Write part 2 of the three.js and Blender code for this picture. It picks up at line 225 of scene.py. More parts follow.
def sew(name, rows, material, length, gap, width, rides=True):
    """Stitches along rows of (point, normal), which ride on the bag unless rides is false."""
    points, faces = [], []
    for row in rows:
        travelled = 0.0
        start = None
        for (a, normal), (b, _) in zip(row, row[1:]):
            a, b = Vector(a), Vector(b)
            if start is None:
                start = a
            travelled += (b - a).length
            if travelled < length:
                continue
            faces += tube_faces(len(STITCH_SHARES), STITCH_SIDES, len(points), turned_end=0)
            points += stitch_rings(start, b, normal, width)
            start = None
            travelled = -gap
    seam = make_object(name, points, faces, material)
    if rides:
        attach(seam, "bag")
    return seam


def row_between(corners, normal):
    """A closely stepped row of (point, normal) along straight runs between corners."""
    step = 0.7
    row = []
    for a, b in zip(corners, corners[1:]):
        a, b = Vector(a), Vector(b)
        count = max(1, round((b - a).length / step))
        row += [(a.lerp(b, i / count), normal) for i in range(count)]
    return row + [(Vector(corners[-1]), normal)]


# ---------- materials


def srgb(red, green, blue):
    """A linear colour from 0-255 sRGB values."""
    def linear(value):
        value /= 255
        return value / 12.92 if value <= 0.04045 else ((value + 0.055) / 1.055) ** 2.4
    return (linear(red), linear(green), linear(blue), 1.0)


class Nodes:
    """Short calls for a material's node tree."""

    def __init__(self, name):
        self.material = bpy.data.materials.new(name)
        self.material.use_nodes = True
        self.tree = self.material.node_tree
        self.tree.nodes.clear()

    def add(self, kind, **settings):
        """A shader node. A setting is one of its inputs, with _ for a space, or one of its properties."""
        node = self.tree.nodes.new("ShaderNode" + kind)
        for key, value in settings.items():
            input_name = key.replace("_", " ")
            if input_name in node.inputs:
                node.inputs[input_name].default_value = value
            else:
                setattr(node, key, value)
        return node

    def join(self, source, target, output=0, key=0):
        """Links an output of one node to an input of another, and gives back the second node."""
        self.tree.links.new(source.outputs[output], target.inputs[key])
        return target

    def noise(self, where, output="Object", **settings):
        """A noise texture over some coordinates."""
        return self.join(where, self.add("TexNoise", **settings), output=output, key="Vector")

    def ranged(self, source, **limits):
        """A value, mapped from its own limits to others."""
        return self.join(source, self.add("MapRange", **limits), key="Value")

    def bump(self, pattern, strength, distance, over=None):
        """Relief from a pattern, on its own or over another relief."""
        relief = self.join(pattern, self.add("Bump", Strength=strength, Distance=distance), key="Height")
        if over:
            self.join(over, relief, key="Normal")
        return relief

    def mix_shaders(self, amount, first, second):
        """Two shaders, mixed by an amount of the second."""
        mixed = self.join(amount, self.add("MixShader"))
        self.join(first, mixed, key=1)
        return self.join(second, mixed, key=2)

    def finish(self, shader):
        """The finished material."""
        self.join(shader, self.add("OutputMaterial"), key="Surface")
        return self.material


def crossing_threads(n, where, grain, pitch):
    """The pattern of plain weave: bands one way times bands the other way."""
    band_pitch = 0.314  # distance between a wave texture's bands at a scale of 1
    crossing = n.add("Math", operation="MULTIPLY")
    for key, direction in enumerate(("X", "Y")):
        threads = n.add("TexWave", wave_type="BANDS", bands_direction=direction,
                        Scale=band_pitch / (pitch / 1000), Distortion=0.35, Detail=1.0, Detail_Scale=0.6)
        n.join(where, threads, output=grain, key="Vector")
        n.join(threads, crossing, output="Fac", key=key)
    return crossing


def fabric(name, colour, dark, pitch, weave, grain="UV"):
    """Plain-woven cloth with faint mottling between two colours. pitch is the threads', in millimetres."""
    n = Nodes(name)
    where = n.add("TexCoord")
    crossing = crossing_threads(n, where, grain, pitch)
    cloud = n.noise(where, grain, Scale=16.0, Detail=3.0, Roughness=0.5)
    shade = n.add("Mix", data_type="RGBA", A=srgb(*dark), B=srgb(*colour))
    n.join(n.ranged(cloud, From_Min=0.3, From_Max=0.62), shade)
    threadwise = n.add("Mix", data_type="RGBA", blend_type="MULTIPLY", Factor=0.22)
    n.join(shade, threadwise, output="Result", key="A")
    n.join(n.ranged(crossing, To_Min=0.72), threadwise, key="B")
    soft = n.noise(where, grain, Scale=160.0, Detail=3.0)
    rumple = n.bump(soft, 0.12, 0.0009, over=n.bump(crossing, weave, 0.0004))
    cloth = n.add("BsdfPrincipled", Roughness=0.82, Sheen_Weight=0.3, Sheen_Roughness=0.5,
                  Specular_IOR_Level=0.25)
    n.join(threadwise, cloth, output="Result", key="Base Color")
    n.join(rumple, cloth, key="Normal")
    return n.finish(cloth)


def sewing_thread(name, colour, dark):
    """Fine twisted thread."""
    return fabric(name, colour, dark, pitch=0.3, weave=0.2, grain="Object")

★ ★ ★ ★

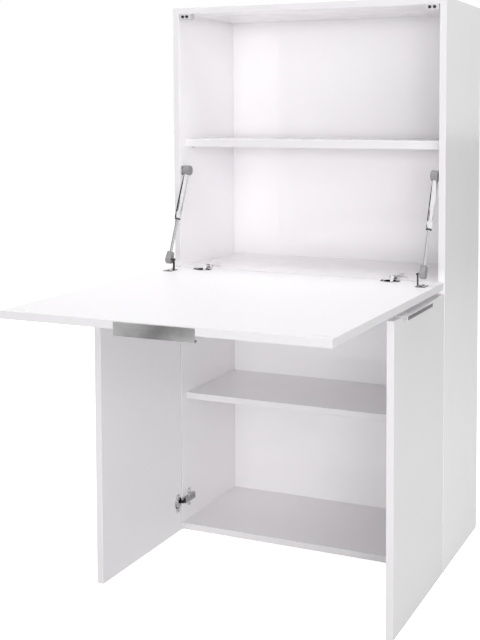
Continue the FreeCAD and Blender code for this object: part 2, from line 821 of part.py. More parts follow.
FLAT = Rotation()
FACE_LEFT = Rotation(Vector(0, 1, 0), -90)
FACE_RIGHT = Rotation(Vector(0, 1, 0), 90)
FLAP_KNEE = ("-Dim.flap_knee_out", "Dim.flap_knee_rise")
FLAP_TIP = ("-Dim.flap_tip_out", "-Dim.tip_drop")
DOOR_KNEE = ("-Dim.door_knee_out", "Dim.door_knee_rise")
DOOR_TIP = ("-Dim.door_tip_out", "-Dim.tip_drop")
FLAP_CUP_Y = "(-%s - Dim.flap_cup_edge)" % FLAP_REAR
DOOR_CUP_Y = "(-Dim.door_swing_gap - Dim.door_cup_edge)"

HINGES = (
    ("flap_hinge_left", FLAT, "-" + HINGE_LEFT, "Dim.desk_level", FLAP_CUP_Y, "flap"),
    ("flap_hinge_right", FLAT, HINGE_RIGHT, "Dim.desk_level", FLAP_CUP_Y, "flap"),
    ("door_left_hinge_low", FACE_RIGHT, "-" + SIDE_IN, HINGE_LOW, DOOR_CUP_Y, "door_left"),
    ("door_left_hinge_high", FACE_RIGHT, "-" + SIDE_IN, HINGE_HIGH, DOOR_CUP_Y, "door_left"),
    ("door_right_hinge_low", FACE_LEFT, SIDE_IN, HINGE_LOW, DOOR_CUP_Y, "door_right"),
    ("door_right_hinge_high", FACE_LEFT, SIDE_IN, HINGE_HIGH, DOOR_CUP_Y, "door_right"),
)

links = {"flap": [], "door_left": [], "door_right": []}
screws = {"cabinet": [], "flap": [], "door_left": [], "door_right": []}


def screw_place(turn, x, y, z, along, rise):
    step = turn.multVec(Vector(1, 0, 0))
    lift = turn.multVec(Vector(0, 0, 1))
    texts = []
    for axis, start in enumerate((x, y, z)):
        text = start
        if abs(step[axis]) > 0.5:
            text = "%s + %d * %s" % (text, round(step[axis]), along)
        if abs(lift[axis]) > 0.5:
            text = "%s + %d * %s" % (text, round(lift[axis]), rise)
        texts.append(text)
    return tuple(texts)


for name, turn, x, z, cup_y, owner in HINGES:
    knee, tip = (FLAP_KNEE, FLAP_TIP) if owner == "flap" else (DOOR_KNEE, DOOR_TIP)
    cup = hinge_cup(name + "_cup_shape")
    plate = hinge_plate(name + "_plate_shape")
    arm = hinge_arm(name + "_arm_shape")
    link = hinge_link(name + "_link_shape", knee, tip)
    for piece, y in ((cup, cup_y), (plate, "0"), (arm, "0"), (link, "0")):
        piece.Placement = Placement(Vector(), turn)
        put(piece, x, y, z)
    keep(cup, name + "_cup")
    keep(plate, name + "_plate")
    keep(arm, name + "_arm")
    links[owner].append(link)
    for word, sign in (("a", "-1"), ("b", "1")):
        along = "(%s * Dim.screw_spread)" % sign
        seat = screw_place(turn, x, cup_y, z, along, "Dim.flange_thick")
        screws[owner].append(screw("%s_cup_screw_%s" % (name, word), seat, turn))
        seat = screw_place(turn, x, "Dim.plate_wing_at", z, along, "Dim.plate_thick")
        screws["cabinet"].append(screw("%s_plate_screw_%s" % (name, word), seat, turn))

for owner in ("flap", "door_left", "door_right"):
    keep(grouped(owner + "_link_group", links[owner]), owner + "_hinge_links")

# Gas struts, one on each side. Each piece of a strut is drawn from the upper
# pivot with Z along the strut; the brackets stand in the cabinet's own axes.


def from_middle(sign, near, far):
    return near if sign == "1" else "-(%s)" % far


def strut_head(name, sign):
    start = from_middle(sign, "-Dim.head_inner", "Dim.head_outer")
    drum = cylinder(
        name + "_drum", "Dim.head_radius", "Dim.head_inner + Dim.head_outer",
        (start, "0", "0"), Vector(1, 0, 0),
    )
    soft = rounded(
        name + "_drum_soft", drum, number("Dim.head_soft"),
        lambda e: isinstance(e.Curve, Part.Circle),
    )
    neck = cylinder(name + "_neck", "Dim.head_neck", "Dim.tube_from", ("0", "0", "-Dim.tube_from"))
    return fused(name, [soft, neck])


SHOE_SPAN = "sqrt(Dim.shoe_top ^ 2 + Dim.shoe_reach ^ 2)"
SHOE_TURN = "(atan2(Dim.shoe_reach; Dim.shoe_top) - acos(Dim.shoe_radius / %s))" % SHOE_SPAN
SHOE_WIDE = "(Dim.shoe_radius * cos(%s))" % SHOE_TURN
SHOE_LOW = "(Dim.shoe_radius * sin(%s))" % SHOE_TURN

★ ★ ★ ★

**What you have to do**:
From the entries above, extract every line where the word "parts" appears.

**Task answer**:
Write part 2 of the three.js and Blender code for this picture. It picks up at line 225 of scene.py. More parts follow.
Continue the FreeCAD and Blender code for this object: part 2, from line 821 of part.py. More parts follow.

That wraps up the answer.